As has been found through the work of the Office of Regulation Review, and now the Office of Best Practice Regulation, often we see the reverse, especially for more significant proposals. The joke about ‘policy-based evidence’ has not been made in abstract—we have long observed such an approach in operation through the lens of regulation-making in Australia.

Ideally we need systems that are open to evidence at each stage of the policy development ‘cycle’: from the outset when an issue or problem is identified for policy attention to the development of the most appropriate response, and subsequent evaluation of its effectiveness.

The ongoing struggle to achieve effective use of regulation assessment processes within governments tells us how challenging that can be to implement. These arrangements require that significant regulatory proposals undergo a sequence of analytical steps designed firstly to clarify the nature of the policy problem and why government action is called for, and then to assess the relative merits of different options to demonstrate that the proposed regulation is likely to yield the highest (net) benefits to the community. These steps simply amount to what is widely accepted as ‘good process.’ That their documentation in a Regulation Impact Statement has proven so difficult to achieve, at least to a satisfactory standard, is best explained by a reluctance or inability to follow good process in the first place.

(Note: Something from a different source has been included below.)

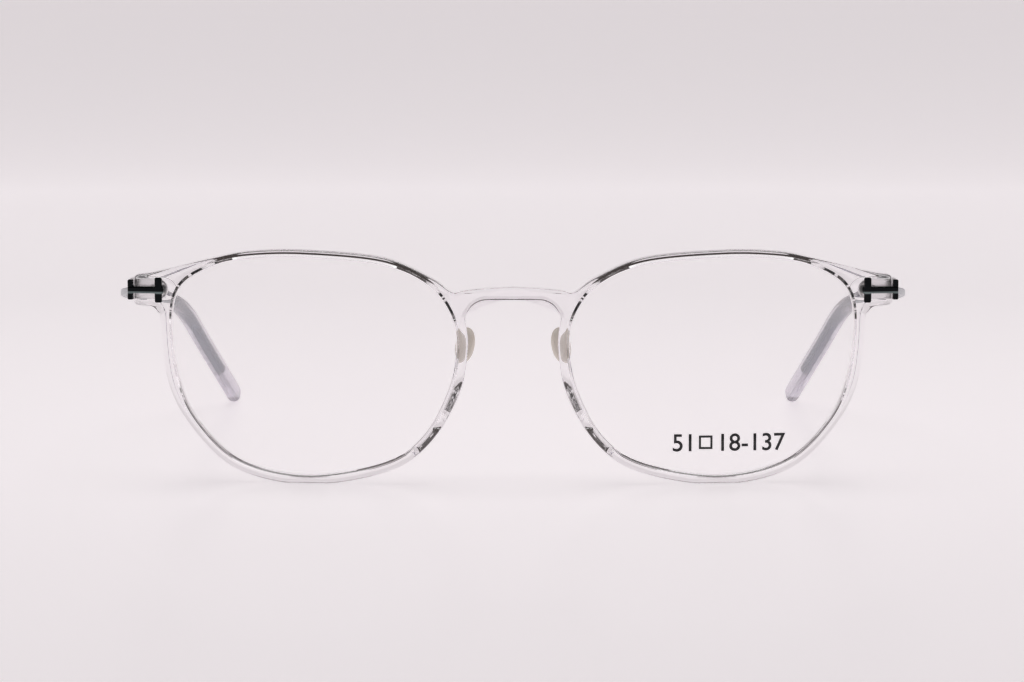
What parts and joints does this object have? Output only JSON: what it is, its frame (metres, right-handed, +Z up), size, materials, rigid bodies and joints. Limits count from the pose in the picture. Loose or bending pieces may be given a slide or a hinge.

Evidence-based approach undoubtedly makes life harder for policy-makers

I admit that an evidence-based approach undoubtedly makes life harder for policy-makers and for politicians. Lord Keynes, who seems to be well and truly back in vogue, said in the 1930s:

There is nothing a Government hates more than to be well-informed; for it makes the process of arriving at decisions much more complicated and difficult.

I think we can see what he meant. But, against this, are the undoubted politicalbenefits that come from avoiding policy failures or unintended ‘collateral damage’ that can rebound on a Government, and from enhancing the credibility of reformist initiatives.